Symmachos' fatherland is Chios, rejoicing
in the beautiful-foliage saplings of the vine that is full of grapes,
but it is Athens, most dear to both gods and men,
that has hidden your dead body in its lap.

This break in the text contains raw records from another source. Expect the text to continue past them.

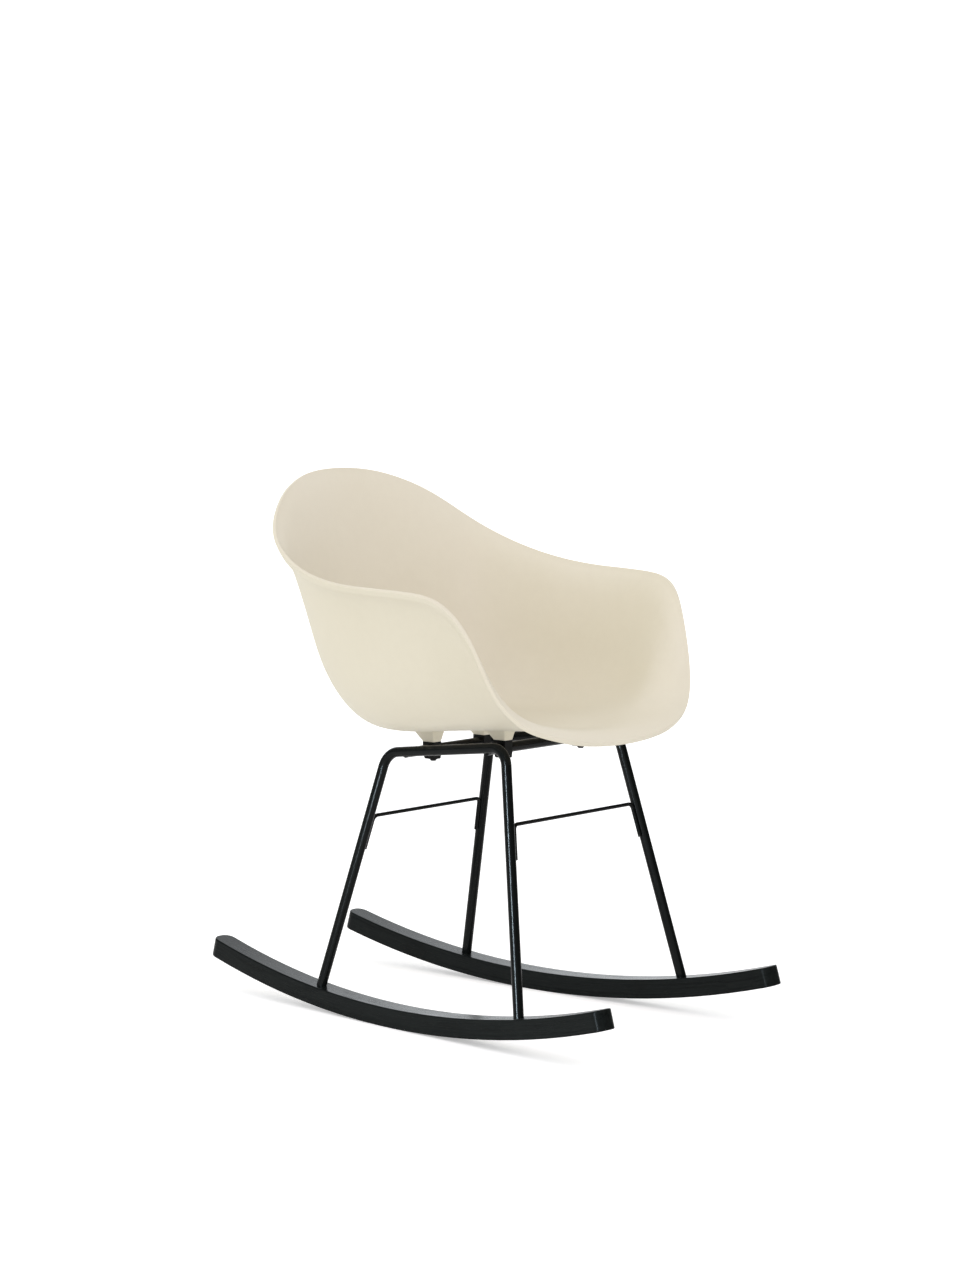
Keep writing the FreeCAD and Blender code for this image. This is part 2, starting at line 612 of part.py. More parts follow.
# ------------------------------------------------------------------ build
def build():
    parts = {}
    mounts = [(sx * REAR_MOUNT_X, REAR_CROSS_Y, REAR_CROSS_Z, REAR_BLOCK_LOW, REAR_BLOCK_TOP, "rear", n)
              for sx, n in ((1, "left"), (-1, "right"))]
    mounts += [(sx * FRONT_MOUNT_X, FRONT_CROSS_Y, FRONT_CROSS_Z, FRONT_BLOCK_LOW, FRONT_BLOCK_TOP, "front", n)
               for sx, n in ((1, "left"), (-1, "right"))]

    shell = shell_solid()
    for x, y, zt, z0, z1, fr, side in mounts:
        shell = shell.fuse(boss(x, y, z1))
    for x, y, zt, z0, z1, fr, side in mounts:
        shell = shell.cut(Part.makeCylinder(INSERT_D / 2 + 0.05, INSERT_H + 0.8, V(x, y, z1 - 0.2), V(0, 0, 1)))
    parts["seat_shell"] = shell

    for fr in ("front", "rear"):
        sel = [m for m in mounts if m[5] == fr]
        parts[fr + "_shell_inserts"] = Part.makeCompound([insert(m[0], m[1], m[4]) for m in sel])
        parts[fr + "_mount_washers"] = Part.makeCompound([washer(m[0], m[1], m[3]) for m in sel])
        parts[fr + "_mount_bolts"] = Part.makeCompound([bolt(m[0], m[1], m[3], m[4] + 10.5) for m in sel])
        for m in sel:
            parts[fr + "_" + m[6] + "_mount_block"] = mount_block(m[0], m[1], m[2], m[3], m[4])

    outers = {}
    for s, name in ((1, "left"), (-1, "right")):
        o = side_frame(s, TUBE_OD / 2)
        outers[name] = o
        parts[name + "_side_frame"] = o.cut(side_frame(s, TUBE_OD / 2 - TUBE_WALL))
        parts[name + "_rocker"] = rocker(s)
        parts[name + "_leg_plugs"] = Part.makeCompound([plug(s, w) for w in ("rear", "front")])
        parts[name + "_rocker_screws"] = Part.makeCompound([rocker_screw(s, w) for w in ("rear", "front")])
    parts["rear_cross_tube"] = cross_tube(REAR_CROSS_Y, REAR_CROSS_Z, outers.values(), (REAR_MOUNT_X, -REAR_MOUNT_X))
    parts["front_cross_tube"] = cross_tube(FRONT_CROSS_Y, FRONT_CROSS_Z, outers.values(), (FRONT_MOUNT_X, -FRONT_MOUNT_X))
    parts["rear_stretcher"] = stretcher("rear", REAR_ROD_Z, REAR_ROD_END_Z)
    parts["front_stretcher"] = stretcher("front", FRONT_ROD_Z, FRONT_ROD_END_Z)
    return parts


os.makedirs("parts", exist_ok=True)
PARTS = build()
for name in sorted(PARTS):
    shape = PARTS[name]
    shape.translate(V(0, MID_SHIFT, 0))
    shape.exportStep("parts/%s.step" % name)
    bb = shape.BoundBox
    print("%-26s solids %d valid %s volume %.1f  x %.1f..%.1f y %.1f..%.1f z %.1f..%.1f" % (
        name, len(shape.Solids), shape.isValid(), shape.Volume,
        bb.XMin, bb.XMax, bb.YMin, bb.YMax, bb.ZMin, bb.ZMax))
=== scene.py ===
import json
import math

import bpy
import bmesh
import numpy as np
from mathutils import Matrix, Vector

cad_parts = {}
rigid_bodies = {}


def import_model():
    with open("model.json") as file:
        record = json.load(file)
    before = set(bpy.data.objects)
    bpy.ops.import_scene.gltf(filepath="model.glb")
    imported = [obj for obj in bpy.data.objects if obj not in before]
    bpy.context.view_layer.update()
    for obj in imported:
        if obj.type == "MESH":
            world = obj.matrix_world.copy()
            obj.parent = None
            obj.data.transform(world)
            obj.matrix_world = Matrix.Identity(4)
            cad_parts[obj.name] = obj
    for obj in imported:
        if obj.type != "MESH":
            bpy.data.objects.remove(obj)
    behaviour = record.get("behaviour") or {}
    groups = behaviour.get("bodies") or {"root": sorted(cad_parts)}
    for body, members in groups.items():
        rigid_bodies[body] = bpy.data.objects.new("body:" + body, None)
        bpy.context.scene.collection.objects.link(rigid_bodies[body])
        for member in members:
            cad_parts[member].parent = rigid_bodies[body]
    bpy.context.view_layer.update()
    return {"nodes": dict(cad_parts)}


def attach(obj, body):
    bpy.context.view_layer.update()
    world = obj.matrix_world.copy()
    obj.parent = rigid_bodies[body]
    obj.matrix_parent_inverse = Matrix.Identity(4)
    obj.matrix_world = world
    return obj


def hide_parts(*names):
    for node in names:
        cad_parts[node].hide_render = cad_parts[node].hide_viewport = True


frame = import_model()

# Moulded rocking armchair. Metres, +Z up, the chair faces -Y, +X is the
# sitter's left. The sizes below are the CAD part's, in millimetres from the
# line on which the rockers touch the floor; put() moves them to the frame.

NODES = frame["nodes"]
MID_SHIFT = 15.1


def put(p):
    """millimetres from the floor contact line -> metres in the part's frame"""
    q = np.asarray(p, float) * 0.001
    q = q + np.array([0.0, MID_SHIFT * 0.001, 0.0])
    return q


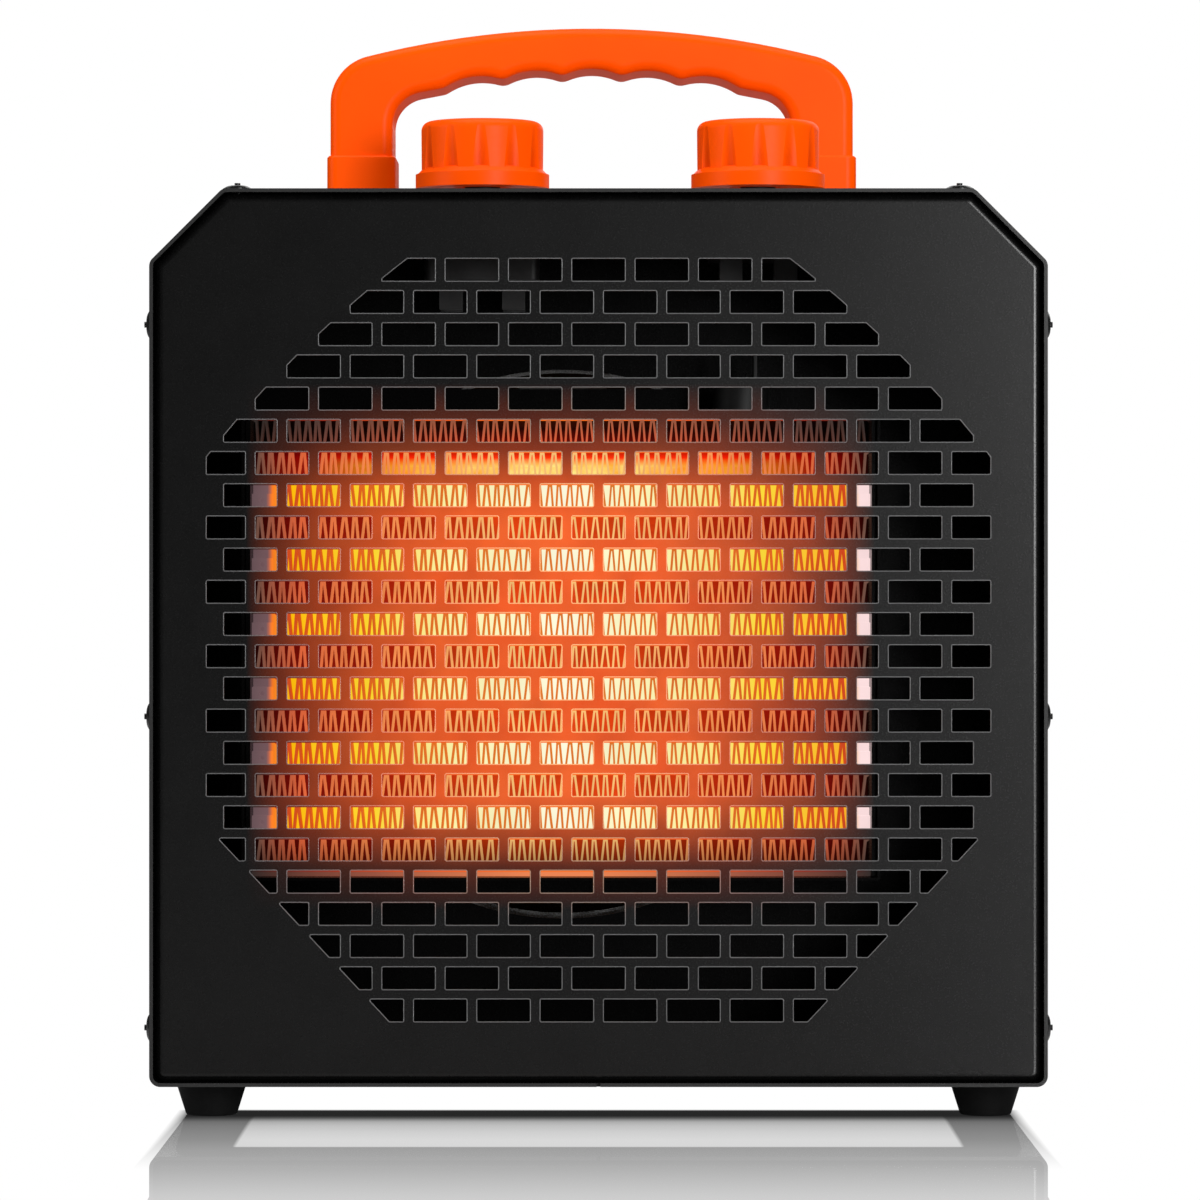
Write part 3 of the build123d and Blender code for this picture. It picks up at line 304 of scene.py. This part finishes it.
def orange_plastic(name="orange_plastic", knob=None):
    """Orange of the handle, or of a knob with painted shade in its flutes round the axis of that
    node.
    """
    plastic = Finish(name, (1.0, 0.09, 0.0, 1.0), 0.38, specular=0.07)
    tone = plastic.ramp(plastic.noise(25.0), [(0.3, (0.97, 0.077, 0.0)), (0.7, (1.0, 0.088, 0.0))])
    if knob:
        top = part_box(knob)[1][2]
        offset = plastic.node("VectorMath", operation="SUBTRACT")
        offset.inputs[1].default_value = middle(knob)
        flat = plastic.node("VectorMath", operation="MULTIPLY")
        flat.inputs[1].default_value = (1.0, 1.0, 0.0)
        reach = plastic.node("VectorMath", operation="LENGTH")
        plastic.link(plastic.place, offset.inputs[0])
        plastic.link(offset.outputs["Vector"], flat.inputs[0])
        plastic.link(flat.outputs["Vector"], reach.inputs[0])
        # Painted shade: the orange darkens towards the floor of the flutes, and the shade fades
        # out near the knob's top
        flutes = plastic.ramp(
            plastic.spread(reach.outputs["Value"], knob_flute_floor, knob_grip_radius),
            [(0.0, (0.62, 0.5, 0.5)), (0.45, (0.8, 0.72, 0.6)), (0.9, (1.0, 1.0, 1.0))],
        )
        fade = plastic.ramp(
            plastic.axis("Z", top - flute_fade_start, top - flute_fade_end),
            [(0.0, grey(0.0)), (1.0, grey(1.0))],
        )
        tone = plastic.times(tone, plastic.mix("LIGHTEN", flutes, fade))
    plastic.colour(tone)
    # Painted light: the orange also glows faintly, which lifts it where it is in shade
    plastic.glow(tone, 0.22)
    grain = plastic.noise(1500.0, 2.0)
    plastic.roughen(grain, 0.33, 0.45)
    plastic.bump(grain, 0.06, 0.0002)
    return plastic


def moulded_black():
    plastic = Finish("moulded_black", (0.007, 0.007, 0.0075, 1.0), 0.5, specular=0.3)
    grain = plastic.noise(900.0, 2.0)
    plastic.colour(plastic.ramp(grain, [(0.3, grey(0.005)), (0.7, grey(0.009))]))
    plastic.roughen(grain, 0.42, 0.6)
    plastic.bump(grain, 0.15, 0.0002)
    return plastic


def rubber():
    skin = Finish("foot_rubber", (0.003, 0.003, 0.003, 1.0), 0.68, specular=0.15)
    grain = skin.noise(1200.0, 3.0)
    skin.colour(skin.ramp(grain, [(0.3, grey(0.002)), (0.7, grey(0.004))]))
    skin.roughen(grain, 0.6, 0.78)
    skin.bump(grain, 0.2, 0.0002)
    return skin


def sheet_steel(name, low, high, roughness=0.35):
    steel = Finish(name, (*grey(high), 1.0), roughness, 1.0)
    grain = steel.noise(350.0, 4.0, (1, 1, 8))
    steel.colour(steel.ramp(grain, [(0.3, grey(low)), (0.7, grey(high))]))
    steel.roughen(grain, roughness - 0.08, roughness + 0.1)
    steel.bump(grain, 0.05, 0.0001)
    return steel


def winding():
    tape = Finish("coil_tape", (0.35, 0.17, 0.03, 1.0), 0.45)
    turns = tape.noise(500.0, 1.0, (6, 0.2, 0.2))
    tape.colour(tape.ramp(turns, [(0.35, (0.22, 0.1, 0.02)), (0.65, (0.45, 0.24, 0.05))]))
    tape.bump(turns, 0.4, 0.0004)
    return tape


def laminations():
    steel = Finish("laminations", (0.2, 0.2, 0.21, 1.0), 0.5, 0.9)
    layers = steel.noise(400.0, 1.0, (0.1, 5, 0.1))
    steel.colour(steel.ramp(layers, [(0.4, grey(0.1)), (0.6, grey(0.28))]))
    steel.bump(layers, 0.3, 0.0003)
    return steel


def printed_white():
    ink = Finish("dial_print", (0.75, 0.75, 0.75, 1.0), 0.55)
    ink.colour(ink.ramp(ink.noise(400.0), [(0.3, grey(0.68)), (0.7, grey(0.8))]))
    return ink


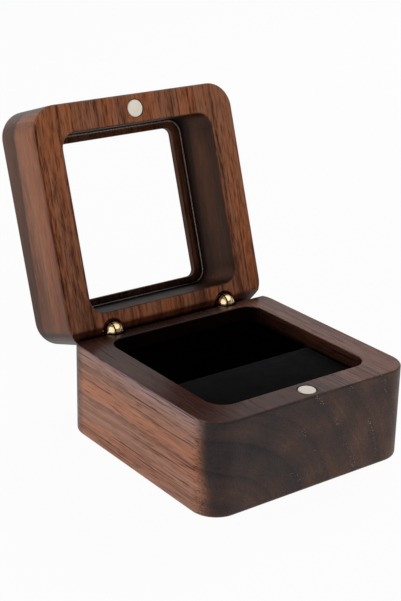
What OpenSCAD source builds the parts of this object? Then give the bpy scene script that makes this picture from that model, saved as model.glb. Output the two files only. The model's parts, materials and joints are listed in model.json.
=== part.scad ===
// Ring display box: a walnut base and a windowed lid, each milled from one
// block, joined by two brass ball-head barrel hinges and held shut by magnets.
// Origin: middle of the underside. +Z up, the front faces -Y, the hinges are
// at +Y. The lid is drawn standing open against its stop.

/* [Box] */
// Width of the box, side to side
box_w = 60; // [50:1:90]
// Depth of the box, front to back
box_d = 60; // [50:1:90]
// Height of the base block
base_h = 23.8; // [18:0.2:40]
// Height of the lid block
lid_h = 18; // [15:0.5:30]
// Wall between the outside and the hollow, in the base and in the lid
wall = 7.4; // [6:0.1:9]
// Radius of the upright outer corners
corner_r = 6.8; // [4:0.2:12]
// Rounding of the underside's edge
foot_edge_r = 1; // [0.5:0.1:2]
// Rounding of the lid's outer edge
lid_edge_r = 1.5; // [0.5:0.1:3]
// Rounding of the outer edges where the lid meets the base
rim_edge_r = 0.5; // [0.2:0.1:1]
// Bevel that breaks the edges of the hollows and of the window
inner_break = 0.35; // [0.1:0.05:0.6]

/* [Base hollow] */
// Floor under the hollow
floor_t = 4; // [2:0.5:8]
// Upright corners of the base's hollow
hollow_r = 4.5; // [2:0.5:8]

/* [Lid window] */
// Upright corners of the lid's hollow
lid_hollow_r = 4; // [2.5:0.5:8]
// Thickness of the lip that carries the pane
lip_t = 2; // [1.2:0.1:3]
// Width of the lip, from the hollow's wall to the window
lip_w = 2.2; // [1.2:0.1:4]
// Corners of the window
window_r = 2; // [1:0.5:5]
// Thickness of the clear pane
pane_t = 1.5; // [1:0.1:3]
// Play between the pane's edge and the hollow's wall
pane_gap = 0.2; // [0.1:0.05:0.5]

/* [Hinges] */
// How far the lid opens, from shut to its stop
open_angle = 108; // [95:1:112]
// Height between base and lid when shut
seam = 0.1; // [0.05:0.05:0.3]
// Hinge pin's distance from the back face
hinge_back = 2.5; // [2.4:0.1:3.2]
// Hinge axis's distance from each side face
hinge_inset = 12.5; // [10:0.5:18]
// Diameter of the barrels that are glued into the wood
barrel_d = 4; // [3:0.1:4.2]
// Length of each barrel in its bore
barrel_len = 10; // [6:0.5:11]
// Diameter of the ball head
ball_d = 4.8; // [4.2:0.1:5.2]
// Thickness of the tongue in the middle of the ball
tongue_t = 1.4; // [1:0.1:2]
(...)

(i) Σύμμαχος Σίμωνος Χῖος.
(ii) πλεῖστα μὲν εὐφρανθεὶς βιότωι, λύπαις δὲ ἐλαχίσταις
χρησάμενος, γήρως τέρμα μολὼν πρὸς ἄκρον,
Χῖος μὲν γενεὰν βλαστών, πατρὸς δὲ Σίμωνος,
Σύμμαχος ἐν δαπέδοις Κεκροπίας ἐκλίθην.
ἡ μὲν καλλικόμοις πτόρθοις βοτρυώδεος οἴνης 5
Χῖος ἀγαλλομένη Συμμάχωι ἐστὶ πατρίς.
αἱ δὲ θεοῖσι μάλιστα φίλαι θνητοῖσί τε Ἀθῆναι
σῶμα σὸν ἐγ κόλποις κρύψαν ἀποφθίμενον.
8 ἀποφθίμενον lapis: ἀποφθιμένου "melius dixisset poeta" Kaibel
Marco Fantuzzi, "Typologies of Variation on a Theme in Archaic and Classical Metrical Inscriptions," in Manuel Baumbach et al., edd., Archaic and Classical Greek Epigram (Cambridge: Cambridge University Press, 2010), pp. 289-310 (at 304), regards it as two separate epigrams (1-4, 5-8, anticipated by Kaibel).
On naming both the homeland and the place of burial, see Alan H. Sommerstein, The Tangled Ways of Zeus (Oxford: Oxford University Press, 2010), pp. 196-197.